◆ What this task involves ◆
Start at the line containing "Continue the three.js", stop at the line containing "flesh, grown smooth.", and set down every line in that stretch exactly as written, and nothing else.

— start Provided data —

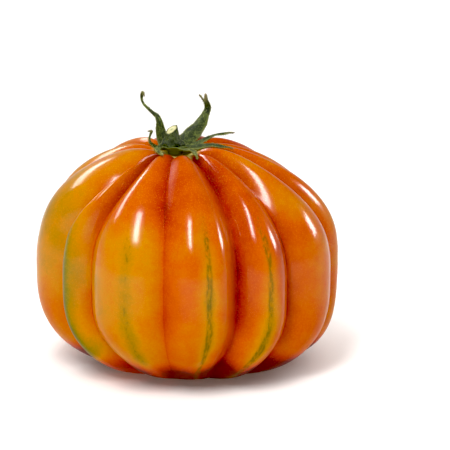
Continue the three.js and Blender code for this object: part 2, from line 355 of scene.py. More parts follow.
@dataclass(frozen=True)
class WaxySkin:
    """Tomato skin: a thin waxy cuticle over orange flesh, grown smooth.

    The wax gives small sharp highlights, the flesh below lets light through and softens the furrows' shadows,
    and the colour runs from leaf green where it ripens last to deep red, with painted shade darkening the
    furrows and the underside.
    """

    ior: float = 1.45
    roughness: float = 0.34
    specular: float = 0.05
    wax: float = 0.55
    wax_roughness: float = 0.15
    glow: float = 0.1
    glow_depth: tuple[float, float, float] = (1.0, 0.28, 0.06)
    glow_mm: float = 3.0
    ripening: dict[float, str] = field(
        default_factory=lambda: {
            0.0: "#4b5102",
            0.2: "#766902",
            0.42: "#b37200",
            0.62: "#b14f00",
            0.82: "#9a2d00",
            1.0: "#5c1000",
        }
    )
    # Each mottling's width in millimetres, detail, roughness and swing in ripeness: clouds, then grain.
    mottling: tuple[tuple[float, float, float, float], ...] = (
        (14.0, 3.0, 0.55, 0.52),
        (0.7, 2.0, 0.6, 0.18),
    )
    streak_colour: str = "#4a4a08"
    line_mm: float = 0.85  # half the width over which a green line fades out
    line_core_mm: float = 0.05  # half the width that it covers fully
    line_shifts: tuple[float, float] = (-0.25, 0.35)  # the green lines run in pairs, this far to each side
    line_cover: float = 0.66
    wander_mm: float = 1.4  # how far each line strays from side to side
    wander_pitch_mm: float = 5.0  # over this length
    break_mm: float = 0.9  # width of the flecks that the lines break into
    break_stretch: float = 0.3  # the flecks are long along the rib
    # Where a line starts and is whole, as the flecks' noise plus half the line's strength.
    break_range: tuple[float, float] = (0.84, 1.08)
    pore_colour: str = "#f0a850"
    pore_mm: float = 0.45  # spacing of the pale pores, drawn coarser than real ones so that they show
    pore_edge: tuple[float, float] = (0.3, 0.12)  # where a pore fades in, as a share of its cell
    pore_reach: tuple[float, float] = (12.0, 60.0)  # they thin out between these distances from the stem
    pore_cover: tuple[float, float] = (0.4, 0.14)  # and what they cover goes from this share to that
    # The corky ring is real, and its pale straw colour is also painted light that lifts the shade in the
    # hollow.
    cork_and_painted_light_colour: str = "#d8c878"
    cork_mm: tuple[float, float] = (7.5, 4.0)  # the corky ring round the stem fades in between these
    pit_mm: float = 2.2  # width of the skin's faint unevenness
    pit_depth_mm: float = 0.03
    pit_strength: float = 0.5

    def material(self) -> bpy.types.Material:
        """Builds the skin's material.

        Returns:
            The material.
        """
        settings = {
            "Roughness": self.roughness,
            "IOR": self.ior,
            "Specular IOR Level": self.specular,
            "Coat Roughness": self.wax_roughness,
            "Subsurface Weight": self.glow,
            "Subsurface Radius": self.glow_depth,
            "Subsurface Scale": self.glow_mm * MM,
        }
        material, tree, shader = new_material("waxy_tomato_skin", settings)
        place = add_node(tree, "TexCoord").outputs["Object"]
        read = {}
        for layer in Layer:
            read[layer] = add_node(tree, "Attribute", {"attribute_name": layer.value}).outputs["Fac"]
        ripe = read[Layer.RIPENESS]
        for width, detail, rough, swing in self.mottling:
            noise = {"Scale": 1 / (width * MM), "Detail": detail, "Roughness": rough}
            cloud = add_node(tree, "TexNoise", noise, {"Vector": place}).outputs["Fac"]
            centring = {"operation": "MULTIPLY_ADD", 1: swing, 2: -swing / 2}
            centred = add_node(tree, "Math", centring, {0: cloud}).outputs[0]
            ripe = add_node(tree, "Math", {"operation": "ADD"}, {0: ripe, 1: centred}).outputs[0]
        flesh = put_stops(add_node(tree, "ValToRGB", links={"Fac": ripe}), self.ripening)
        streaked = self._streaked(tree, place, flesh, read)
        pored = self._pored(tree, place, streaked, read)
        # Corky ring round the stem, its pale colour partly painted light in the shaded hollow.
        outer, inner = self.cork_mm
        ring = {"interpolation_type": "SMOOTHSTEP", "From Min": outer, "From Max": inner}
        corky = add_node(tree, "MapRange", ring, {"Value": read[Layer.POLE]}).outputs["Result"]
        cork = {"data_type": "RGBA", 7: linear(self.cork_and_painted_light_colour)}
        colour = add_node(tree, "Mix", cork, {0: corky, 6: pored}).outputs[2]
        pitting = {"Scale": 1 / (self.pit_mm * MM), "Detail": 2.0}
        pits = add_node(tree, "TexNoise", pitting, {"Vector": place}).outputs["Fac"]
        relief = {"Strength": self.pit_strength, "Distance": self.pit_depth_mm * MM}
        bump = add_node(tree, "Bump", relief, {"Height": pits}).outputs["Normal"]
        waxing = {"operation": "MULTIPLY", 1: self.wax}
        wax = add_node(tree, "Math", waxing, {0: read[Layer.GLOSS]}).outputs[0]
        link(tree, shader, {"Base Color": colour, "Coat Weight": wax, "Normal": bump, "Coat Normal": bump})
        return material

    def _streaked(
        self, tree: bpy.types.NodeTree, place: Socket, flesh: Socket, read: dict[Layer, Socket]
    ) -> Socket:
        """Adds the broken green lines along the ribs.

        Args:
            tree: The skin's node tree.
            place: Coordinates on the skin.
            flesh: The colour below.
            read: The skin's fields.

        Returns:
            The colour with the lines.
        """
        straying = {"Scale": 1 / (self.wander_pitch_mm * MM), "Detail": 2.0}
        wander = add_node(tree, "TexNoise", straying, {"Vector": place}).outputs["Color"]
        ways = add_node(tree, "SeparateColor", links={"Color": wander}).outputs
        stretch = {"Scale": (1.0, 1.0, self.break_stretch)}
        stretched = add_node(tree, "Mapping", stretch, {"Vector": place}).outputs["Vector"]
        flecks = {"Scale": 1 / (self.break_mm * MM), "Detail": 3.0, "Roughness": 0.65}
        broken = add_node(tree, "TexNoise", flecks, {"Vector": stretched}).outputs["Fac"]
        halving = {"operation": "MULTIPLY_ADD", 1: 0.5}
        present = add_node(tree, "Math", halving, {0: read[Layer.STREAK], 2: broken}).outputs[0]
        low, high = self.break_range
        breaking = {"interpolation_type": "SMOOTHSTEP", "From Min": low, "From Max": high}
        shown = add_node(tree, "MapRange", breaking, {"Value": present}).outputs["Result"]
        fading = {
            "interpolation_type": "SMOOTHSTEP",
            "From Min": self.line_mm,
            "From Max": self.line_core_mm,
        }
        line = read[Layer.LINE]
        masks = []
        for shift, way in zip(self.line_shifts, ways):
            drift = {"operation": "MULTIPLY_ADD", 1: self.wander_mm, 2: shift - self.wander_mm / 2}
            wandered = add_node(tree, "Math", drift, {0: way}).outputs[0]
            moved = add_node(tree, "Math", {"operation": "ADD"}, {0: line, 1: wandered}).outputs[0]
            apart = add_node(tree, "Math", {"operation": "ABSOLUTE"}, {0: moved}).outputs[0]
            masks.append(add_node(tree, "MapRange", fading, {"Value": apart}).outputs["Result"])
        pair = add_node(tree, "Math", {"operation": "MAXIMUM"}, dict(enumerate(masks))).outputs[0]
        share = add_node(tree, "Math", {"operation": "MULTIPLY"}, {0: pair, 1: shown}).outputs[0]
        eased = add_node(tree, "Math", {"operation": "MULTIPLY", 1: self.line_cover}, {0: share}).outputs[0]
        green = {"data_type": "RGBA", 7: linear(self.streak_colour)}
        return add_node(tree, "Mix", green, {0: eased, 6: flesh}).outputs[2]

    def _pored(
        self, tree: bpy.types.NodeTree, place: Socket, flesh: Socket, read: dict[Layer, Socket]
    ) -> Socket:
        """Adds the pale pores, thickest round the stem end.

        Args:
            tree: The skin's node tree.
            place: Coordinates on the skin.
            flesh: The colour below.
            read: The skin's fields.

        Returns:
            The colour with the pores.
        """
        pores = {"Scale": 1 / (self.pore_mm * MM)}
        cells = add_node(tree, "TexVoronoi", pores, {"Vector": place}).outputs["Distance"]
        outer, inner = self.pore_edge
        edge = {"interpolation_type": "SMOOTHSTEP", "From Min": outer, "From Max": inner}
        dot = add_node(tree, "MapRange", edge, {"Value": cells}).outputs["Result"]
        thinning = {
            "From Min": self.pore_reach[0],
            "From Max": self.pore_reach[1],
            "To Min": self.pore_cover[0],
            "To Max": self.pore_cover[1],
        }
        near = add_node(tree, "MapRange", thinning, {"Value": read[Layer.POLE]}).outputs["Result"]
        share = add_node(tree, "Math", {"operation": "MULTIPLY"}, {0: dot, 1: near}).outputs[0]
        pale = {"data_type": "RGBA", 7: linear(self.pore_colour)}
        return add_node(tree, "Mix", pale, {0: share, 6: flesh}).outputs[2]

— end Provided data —
— start Provided data —

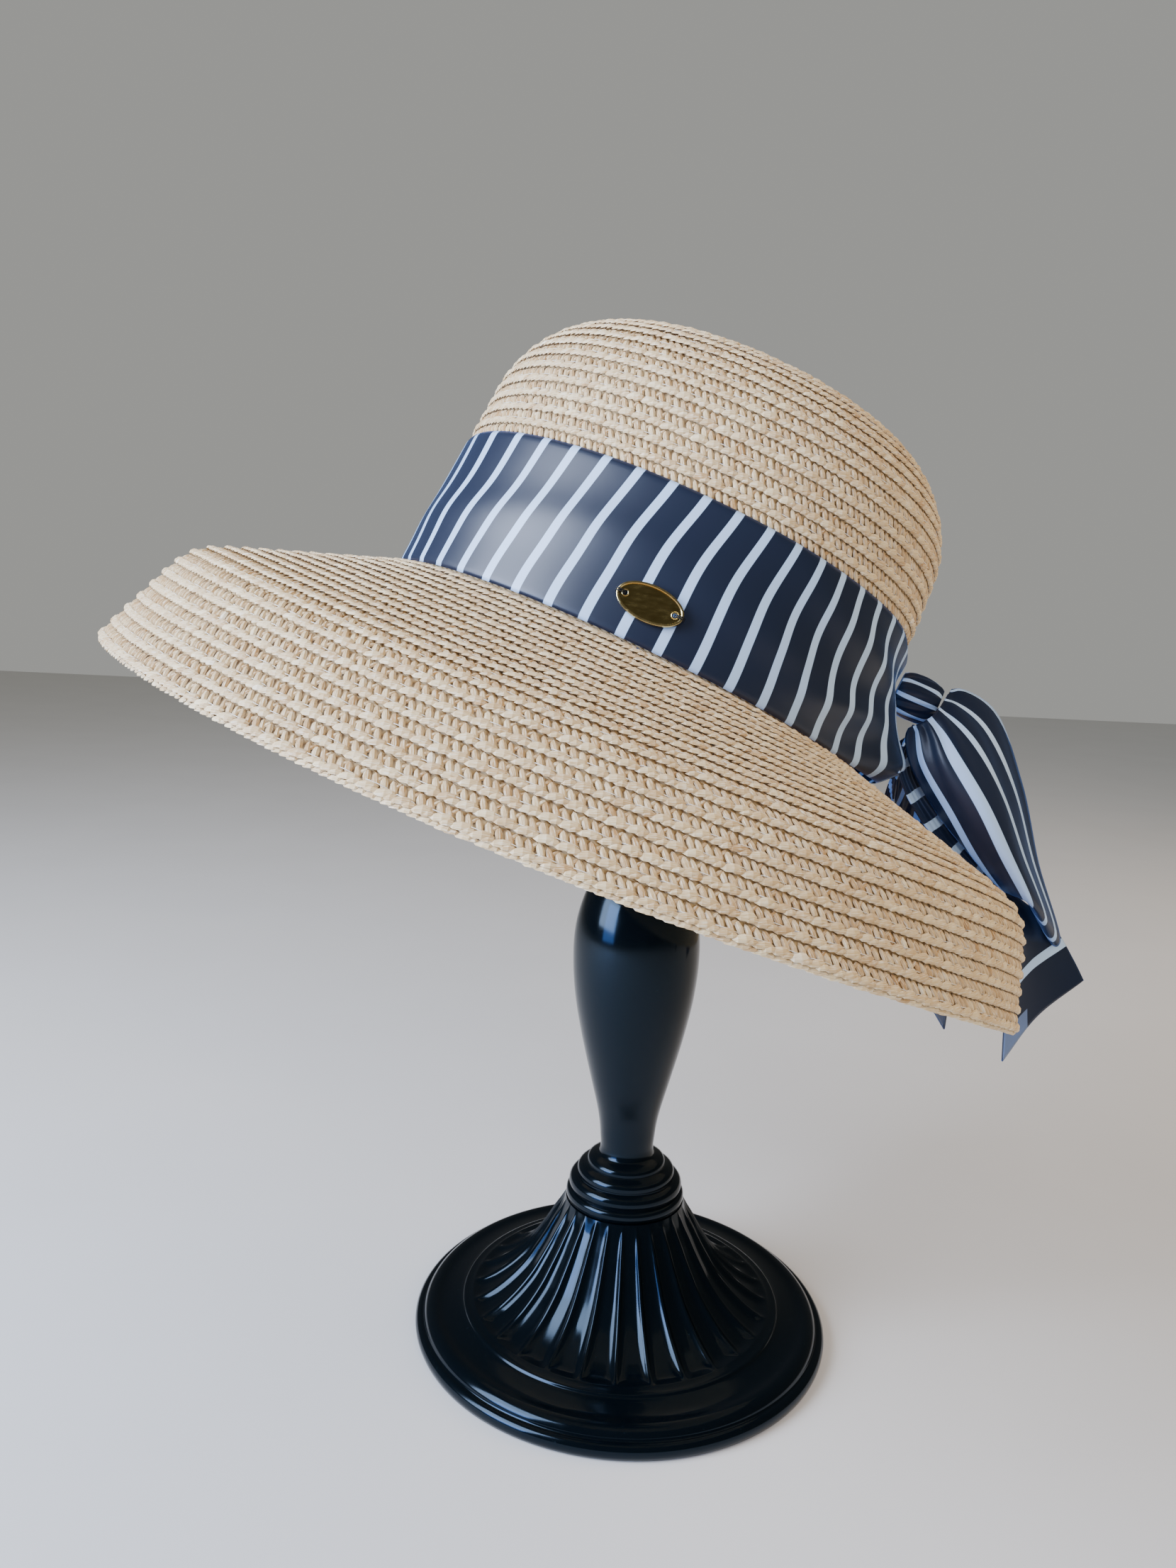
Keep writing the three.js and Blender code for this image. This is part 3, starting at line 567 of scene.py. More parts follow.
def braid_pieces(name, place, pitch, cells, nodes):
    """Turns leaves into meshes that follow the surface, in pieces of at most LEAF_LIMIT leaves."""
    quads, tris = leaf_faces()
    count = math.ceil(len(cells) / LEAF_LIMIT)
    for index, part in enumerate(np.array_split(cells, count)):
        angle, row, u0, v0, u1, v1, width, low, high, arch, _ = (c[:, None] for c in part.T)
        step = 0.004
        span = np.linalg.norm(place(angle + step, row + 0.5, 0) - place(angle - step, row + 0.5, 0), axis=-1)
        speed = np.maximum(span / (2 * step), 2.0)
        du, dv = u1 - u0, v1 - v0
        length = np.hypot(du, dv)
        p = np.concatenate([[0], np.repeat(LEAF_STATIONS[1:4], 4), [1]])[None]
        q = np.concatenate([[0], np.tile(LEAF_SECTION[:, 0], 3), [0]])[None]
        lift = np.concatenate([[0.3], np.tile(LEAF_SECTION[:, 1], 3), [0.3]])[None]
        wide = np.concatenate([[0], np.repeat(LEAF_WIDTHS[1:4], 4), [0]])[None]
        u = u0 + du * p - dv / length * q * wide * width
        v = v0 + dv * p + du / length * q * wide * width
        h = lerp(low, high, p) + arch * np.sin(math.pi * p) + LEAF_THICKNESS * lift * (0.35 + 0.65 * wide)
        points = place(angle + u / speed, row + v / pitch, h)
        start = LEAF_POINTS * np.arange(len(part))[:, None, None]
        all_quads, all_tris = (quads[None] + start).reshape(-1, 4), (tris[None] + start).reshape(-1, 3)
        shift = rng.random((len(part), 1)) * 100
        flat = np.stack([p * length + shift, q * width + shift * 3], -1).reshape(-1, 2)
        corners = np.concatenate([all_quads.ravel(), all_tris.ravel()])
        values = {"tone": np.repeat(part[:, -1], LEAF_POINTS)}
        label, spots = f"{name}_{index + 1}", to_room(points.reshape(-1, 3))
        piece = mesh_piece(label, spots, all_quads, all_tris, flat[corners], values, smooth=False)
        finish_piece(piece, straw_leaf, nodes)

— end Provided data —
— start Provided data —

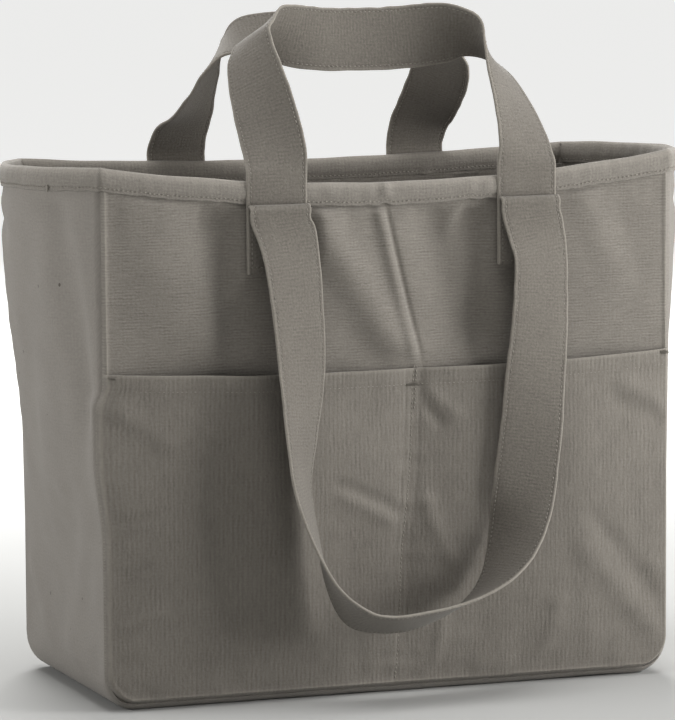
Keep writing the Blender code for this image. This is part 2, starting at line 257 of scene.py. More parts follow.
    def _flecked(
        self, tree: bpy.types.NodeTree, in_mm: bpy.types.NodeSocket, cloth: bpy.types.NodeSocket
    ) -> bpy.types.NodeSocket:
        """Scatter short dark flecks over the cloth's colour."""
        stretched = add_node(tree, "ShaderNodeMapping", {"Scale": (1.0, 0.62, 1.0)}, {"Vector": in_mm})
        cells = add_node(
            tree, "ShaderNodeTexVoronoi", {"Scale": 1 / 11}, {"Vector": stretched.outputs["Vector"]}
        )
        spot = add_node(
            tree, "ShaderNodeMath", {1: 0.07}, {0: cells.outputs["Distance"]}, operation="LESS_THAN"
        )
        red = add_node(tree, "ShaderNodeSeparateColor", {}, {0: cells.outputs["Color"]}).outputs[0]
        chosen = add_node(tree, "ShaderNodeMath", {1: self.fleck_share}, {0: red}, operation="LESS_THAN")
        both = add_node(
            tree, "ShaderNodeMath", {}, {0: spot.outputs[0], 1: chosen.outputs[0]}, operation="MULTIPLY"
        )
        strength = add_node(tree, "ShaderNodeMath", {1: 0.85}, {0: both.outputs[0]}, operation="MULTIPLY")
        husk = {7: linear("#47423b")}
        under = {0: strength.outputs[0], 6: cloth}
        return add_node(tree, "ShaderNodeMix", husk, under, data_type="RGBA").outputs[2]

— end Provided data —

◆ Task output ◆
Continue the three.js and Blender code for this object: part 2, from line 355 of scene.py. More parts follow.
@dataclass(frozen=True)
class WaxySkin:
    """Tomato skin: a thin waxy cuticle over orange flesh, grown smooth.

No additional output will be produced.